The law also defines and criminalizes the circumvention of sanctions, such as concealing frozen funds, hiding property ownership, or not reporting essential information. Violating or circumventing sanctions can lead to prison sentences of up to five years in all member states, with judges empowered to issue dissuasive fines for companies involved in violations.

The law is yet to be formally approved by the Council before becoming enforceable. Once published in the Official Journal of the EU, member states will have one year to transpose it into national legislation.

The UK

The UK's Financial Conduct Authority (FCA) has approved the launch of crypto-backed exchange-traded notes (ETNs) for professional investors. These ETNs will be available to investment firms and credit institutions authorized to operate in financial markets, while retail investors remain banned from trading these products. The FCA emphasizes that crypto assets are high-risk and largely unregulated, warning investors that they should be prepared to lose all their money. The FCA's decision aligns with efforts to protect consumers and ensure orderly trading in the crypto market, reflecting a broader trend towards institutionalization in cryptocurrency markets.

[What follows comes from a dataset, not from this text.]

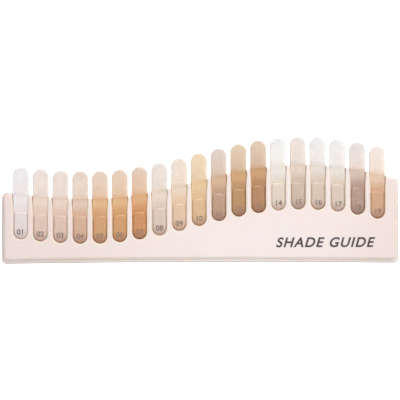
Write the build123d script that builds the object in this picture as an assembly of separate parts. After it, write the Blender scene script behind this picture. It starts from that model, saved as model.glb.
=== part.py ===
"""Dental shade guide: a two-part moulded holder with a wavy top edge and a row of pull-out shade tabs."""
import os
from math import cos, pi

from build123d import *

# Driving dimensions, in millimetres. The guide lies on its back: X runs along the row of tabs,
# Y the way the tabs point, and Z out of the front face.

# The row of tabs
tab_count = 19
tab_pitch = 10.0
left_margin = 10.4
right_margin = 11.4

# One shade tab: a flat tongue with round ends, and a thicker pad at the end inside the holder
tab_length = 36.8
tab_exposed = 14.0
tongue_width = 7.9
tongue_thickness = 1.3
tongue_edge_radius = 0.55
pad_top_from_tip = 22.2
pad_top_rise = 0.8
pad_corner_radius = 1.6
pad_height = 0.9
pad_edge_radius = 1.45

# The wave of the top edge. The lowest tab's lower end is this far above the middle of the lower edge.
lowest_tab_height = 9.3
wave_rise = 17.0
trough_from_left = 45.5
half_wave = 107.0
left_half_wave = 145.0
lower_edge_bow = 0.7

# The holder's two mouldings: a flat back cover, and a front that is hollow below the recesses
cover_thickness = 2.0
cover_edge_radius = 0.5
cover_rim = 1.8
floor_thickness = 2.9
lip_thickness = 1.5
wall = 2.0
corner_radius = 2.2
high_left_corner_radius = 3.0
front_edge_radius = 1.7
hollow_corner_radius = 1.2

# A recess: a channel under two lips, and a window between them that flares at the mouth
tab_clearance = 0.15
pad_clearance = 0.15
lip_overlap = 0.25
mouth_depth = 9.0
mouth_flare = 0.55
window_edge_break = 0.45

# The moulded pins of the cover, and the bosses of the front that they seat in
pin_count = 4
pin_from_end = 15.0
pin_diameter = 2.5
pin_length = 3.4
pin_clearance = 0.05
pin_end_clearance = 0.3
boss_diameter = 5.0

# Worked out from the sizes above. A tab and its recess are drawn about the centre of the tab's
# round lower end, so that tip_y is the tab's tip and edge_y the holder's top edge.
holder_length = left_margin + (tab_count - 1) * tab_pitch + right_margin
tab_places = [left_margin + i * tab_pitch for i in range(tab_count)]
trough_height = lowest_tab_height + tab_length - tab_exposed
floor_z = cover_thickness + floor_thickness
tongue_z = floor_z + tab_clearance
tongue_top_z = tongue_z + tongue_thickness
channel_top_z = tongue_top_z + tab_clearance
face_z = channel_top_z + lip_thickness
channel_width = tongue_width + 2 * tab_clearance
window_width = tongue_width - 2 * lip_overlap
pad_width = window_width - 2 * pad_clearance
tip_y = tab_length - tongue_width / 2
edge_y = tip_y - tab_exposed
pin_y = cover_rim + wall + boss_diameter / 2
pin_spacing = (holder_length - 2 * pin_from_end) / (pin_count - 1)
pin_places = [(pin_from_end + i * pin_spacing, pin_y) for i in range(pin_count)]
standing = (Align.CENTER, Align.CENTER, Align.MIN)


def top_edge(x):
    """Height of the holder's top edge, a distance x from its left end."""
    half = half_wave if x > trough_from_left else left_half_wave
    return trough_height + wave_rise / 2 * (1 - cos(pi * (x - trough_from_left) / half))


def seat_y(x):
    """Height of the centre of a tab's round lower end, and of the end of its recess."""
    return top_edge(x) - edge_y


def hollow_top(x):
    """Height of the top of the hollow, a wall below the recesses."""
    return seat_y(x) - channel_width / 2 - wall


def holder_plan(inset, top):
    """The holder's outline, drawn in from its ends and lower edge, up to a given top line."""
    step = (holder_length - 2 * inset) / tab_count
    stations = [inset + i * step for i in range(tab_count + 1)]
    left = stations[0]
    right = stations[-1]
    low = inset - lower_edge_bow
    with BuildSketch() as plan:
        with BuildLine():
            ThreePointArc((left, low), (holder_length / 2, inset), (right, low))
            Line((right, low), (right, top(right)))
            Spline([(x, top(x)) for x in reversed(stations)])
            Line((left, top(left)), (left, low))
        make_face()
    return plan.sketch


def high_left_edge(block):
    """The upright edge at the top left corner."""
    return block.edges().filter_by(Axis.Z).group_by(Axis.X)[0].sort_by(Axis.Y)[-1]


def holder_block(inset, top, low_z, high_z, edge_radius):
    """A plate of the holder's outline, with round corners and a round front edge."""
    block = extrude(Pos(0, 0, low_z) * holder_plan(inset, top), high_z - low_z)
    first = high_left_edge(block)
    others = [edge for edge in block.edges().filter_by(Axis.Z) if not edge.is_same(first)]
    block = fillet(others, corner_radius)
    block = fillet(high_left_edge(block), high_left_corner_radius)
    return fillet(block.faces().sort_by(Axis.Z)[-1].edges(), edge_radius)


def window_plan():
    """The window between a recess's lips: round at its lower end and flared at its mouth."""
    half = window_width / 2
    flared = half + mouth_flare
    mouth_y = edge_y - mouth_depth
    with BuildSketch() as plan:
        with BuildLine():
            ThreePointArc((-half, 0), (0, -half), (half, 0))
            Line((half, 0), (half, mouth_y))
            TangentArc((half, mouth_y), (flared, edge_y), tangent=(0, 1))
            Line((flared, edge_y), (flared, tip_y))
            Line((flared, tip_y), (-flared, tip_y))
            Line((-flared, tip_y), (-flared, edge_y))
            TangentArc((-half, mouth_y), (-flared, edge_y), tangent=(0, 1))
            Line((-half, mouth_y), (-half, 0))
        make_face()
    return plan.sketch


def make_recess():
    """The room of one recess: its channel, its window and the bevel round the window."""
    channel_plan = SlotOverall(tip_y + channel_width, channel_width, rotation=90)
    channel = extrude(Pos(0, tip_y / 2, floor_z) * channel_plan, channel_top_z - floor_z)
    window = extrude(Pos(0, 0, floor_z) * window_plan(), face_z - floor_z)
    bevel_z = face_z - window_edge_break
    bevel = extrude(Pos(0, 0, bevel_z) * window_plan(), 2 * window_edge_break, taper=-45)
    return channel + window + bevel


def make_front():
    """The front moulding, with its recesses, its hollow back and the bosses in the hollow."""
    front = holder_block(cover_rim, top_edge, cover_thickness, face_z, front_edge_radius)
    hollow_plan = holder_plan(cover_rim + wall, hollow_top)
    hollow_depth = face_z - wall - cover_thickness
    hollow = extrude(Pos(0, 0, cover_thickness) * hollow_plan, hollow_depth)
    front -= fillet(hollow.edges().filter_by(Axis.Z), hollow_corner_radius)
    boss = Cylinder(boss_diameter / 2, hollow_depth, align=standing)
    front += [Pos(x, y, cover_thickness) * boss for x, y in pin_places]
    socket = Cylinder(pin_diameter / 2 + pin_clearance, pin_length + pin_end_clearance, align=standing)
    front -= [Pos(x, y, cover_thickness) * socket for x, y in pin_places]
    recess = make_recess()
    return front - [Pos(x, seat_y(x)) * recess for x in tab_places]


def make_cover():
    """The flat back cover, with its locating pins."""
    cover = holder_block(0, top_edge, 0, cover_thickness, cover_edge_radius)
    pin = Cylinder(pin_diameter / 2, cover_thickness + pin_length, align=standing)
    return cover + [Pos(x, y) * pin for x, y in pin_places]


def pad_plan():
    """The pad's outline: round at its lower end, a shallow arc between round corners at its upper end."""
    half = pad_width / 2
    top_y = tip_y - pad_top_from_tip
    side_y = top_y - pad_top_rise
    with BuildSketch() as plan:
        with BuildLine():
            ThreePointArc((-half, 0), (0, -half), (half, 0))
            Line((half, 0), (half, side_y))
            ThreePointArc((half, side_y), (0, top_y), (-half, side_y))
            Line((-half, side_y), (-half, 0))
        make_face()
    return fillet(plan.sketch.vertices().group_by(Axis.Y)[-1], pad_corner_radius)


def make_tab():
    """One shade tab, with the centre of its round lower end above the origin."""
    tongue_plan = SlotOverall(tab_length, tongue_width, rotation=90)
    tongue = extrude(Pos(0, tip_y - tab_length / 2, tongue_z) * tongue_plan, tongue_thickness)
    tongue = fillet(tongue.faces().filter_by(Axis.Z).edges(), tongue_edge_radius)
    pad_root_z = tongue_z + tongue_thickness / 2
    pad = extrude(Pos(0, 0, pad_root_z) * pad_plan(), tongue_thickness / 2 + pad_height)
    pad = fillet(pad.faces().sort_by(Axis.Z)[-1].edges(), pad_edge_radius)
    return tongue + pad


tab = make_tab()
nodes = {"holder_front": make_front(), "back_cover": make_cover()}
for number, x in enumerate(tab_places, start=1):
    nodes[f"shade_tab_{number:02d}"] = Pos(x, seat_y(x)) * tab

# The origin is on the back face, at the middle of the guide's length and height
boxes = [solid.bounding_box() for solid in nodes.values()]
middle_x = (min(box.min.X for box in boxes) + max(box.max.X for box in boxes)) / 2
middle_y = (min(box.min.Y for box in boxes) + max(box.max.Y for box in boxes)) / 2

os.makedirs("parts", exist_ok=True)
for name, solid in nodes.items():
    placed = Pos(-middle_x, -middle_y, 0) * solid
    placed.label = name
    export_step(placed, f"parts/{name}.step")
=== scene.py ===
"""Looks of a dental shade guide: cream moulded holder, translucent resin tabs, printed numbers."""
import math
from collections import namedtuple

import bpy
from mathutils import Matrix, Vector


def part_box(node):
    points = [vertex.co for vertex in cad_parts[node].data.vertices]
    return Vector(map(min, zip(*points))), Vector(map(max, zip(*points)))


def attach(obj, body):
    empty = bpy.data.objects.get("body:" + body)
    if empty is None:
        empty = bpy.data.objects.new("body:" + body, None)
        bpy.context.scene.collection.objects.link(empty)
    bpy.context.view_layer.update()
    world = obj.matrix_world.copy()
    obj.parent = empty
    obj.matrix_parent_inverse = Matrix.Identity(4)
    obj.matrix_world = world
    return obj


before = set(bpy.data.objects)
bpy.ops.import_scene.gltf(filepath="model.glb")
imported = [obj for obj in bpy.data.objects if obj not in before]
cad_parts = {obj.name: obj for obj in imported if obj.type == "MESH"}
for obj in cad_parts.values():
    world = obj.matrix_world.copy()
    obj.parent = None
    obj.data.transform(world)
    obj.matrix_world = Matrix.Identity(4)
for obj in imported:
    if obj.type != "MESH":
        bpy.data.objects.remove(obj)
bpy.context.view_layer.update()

# Sizes are in metres, and colours as written on a screen, from 0 to 255
MM = 0.001
WHITE = (255, 255, 255)
BLACK = (0, 0, 0)

# The holder's plastic: how its tone drifts, and its moulded grain. Noise scales are per metre,
# and the roughness follows the grain's noise.
HOLDER_CREAM = (241, 229, 225)
COVER_CREAM = (247, 237, 231)
DRIFT_TONE = (226, 205, 196)
DRIFT_SHARE = 0.2
DRIFT_SCALE = 22.0
GRAIN_SCALE = 3200.0
GRAIN_DEPTH = 0.012 * MM
HOLDER_ROUGHNESS = [(0.3, 0.38), (0.7, 0.5)]

# Painted shade makes the holder a little greyer towards its ends, by these shares from left to right
END_SHADE_TONE = (224, 203, 197)
END_SHADE_SHARES = [(0.0, 0.38), (0.35, 0.0), (0.72, 0.0), (1.0, 0.3)]
HALF_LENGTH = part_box("holder_front")[1].x

# The bevels round the recesses get a painted warm highlight. They are known by their slope of 45
# degrees.
RIM_PAINTED_LIGHT = (255, 236, 217)
RIM_LIGHT_SHARES = [(0.64, 0.0), (0.68, 0.85), (0.73, 0.85), (0.77, 0.0)]

# A line of painted shade round the upper edge of the back cover, by height as a share of the seam's
COVER_SHADE_LINE_TONE = (128, 112, 108)
COVER_SHADE_LINE_SHARES = [(0.6, 0.0), (0.75, 0.8), (0.95, 0.8), (1.0, 0.0)]
SEAM_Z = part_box("holder_front")[0].z

# Kinds of free end. The resin is mixed with the glaze at the tip, and with the glow at the holder's
# edge and in the seat just inside it.
# The glow is painted light: a paler warm colour that stands in for light through the thin resin and
# lifts the shade of the recess below.
# The covers say how well it hides what is behind.
FreeEnd = namedtuple("FreeEnd", "glaze tip_share tip_cover glow edge_share edge_cover seat_share")
BLEACHED = FreeEnd((228, 238, 248), 0.42, 0.51, (253, 250, 251), 0.38, 0.49, 0.57)
CLEAR = FreeEnd((230, 240, 254), 0.55, 0.47, (250, 250, 249), 0.54, 0.44, 0.51)
FROSTY = FreeEnd((242, 246, 255), 0.58, 0.44, (255, 243, 230), 0.59, 0.43, 0.45)
ROSY = FreeEnd((246, 239, 236), 0.48, 0.48, (255, 241, 232), 0.48, 0.46, 0.53)
MILKY = FreeEnd((240, 250, 255), 0.32, 0.5, (255, 244, 232), 0.38, 0.47, 0.46)
DEEP = FreeEnd((240, 246, 250), 0.44, 0.5, (255, 226, 184), 0.38, 0.48, 0.44)
HONEY = FreeEnd((252, 238, 198), 0.42, 0.52, (255, 229, 186), 0.37, 0.52, 0.46)
AMBER = FreeEnd((252, 238, 205), 0.5, 0.49, (255, 213, 162), 0.35, 0.49, 0.39)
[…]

ETNs are similar to Exchange-Traded Funds (ETFs) in that both are designed to mirror the investments tracked by an index or other benchmark. However, there are key differences between the two. When investing in an ETF, you are buying shares of a fund that holds the assets it tracks, while an ETN is more like a bond - it is an unsecured debt note issued by an institution.

To list cETNs in the UK, exchanges must adhere to specific requirements set by the FCA. These requirements include ensuring that cETNs meet all the criteria of the UK Listing Regime, such as prospectus and ongoing disclosure obligations. Exchanges must also maintain sufficient controls to guarantee orderly trading and provide adequate protection for professional investors, like investment firms and credit institutions authorized to operate in financial markets. The FCA emphasizes that cETNs and crypto derivatives are deemed unsuitable for retail consumers due to the risks involved, hence the ban on selling these products to retail investors remains in place.

News from other countries:

  • Russia recently signed a new law allowing the use of digital assets for foreign trade payments. This law permits the use of digital financial assets (DFAs) in international transactions, providing a legal framework for the use of tokenized financial assets, including commodities and structured products, for cross-border payments. The DFA’s are not cryptocurrencies and are being issued only using private blockchains by entities regulated by Russian Central Bank.

  • Hong Kong has started a regulatory sandbox for stablecoin issuers, allowing for a controlled environment where market participants can interact with regulators as new requirements are implemented. This sandbox approach aims to facilitate the observation of stablecoins within the regulatory framework set by the Hong Kong Monetary Authority (HKMA).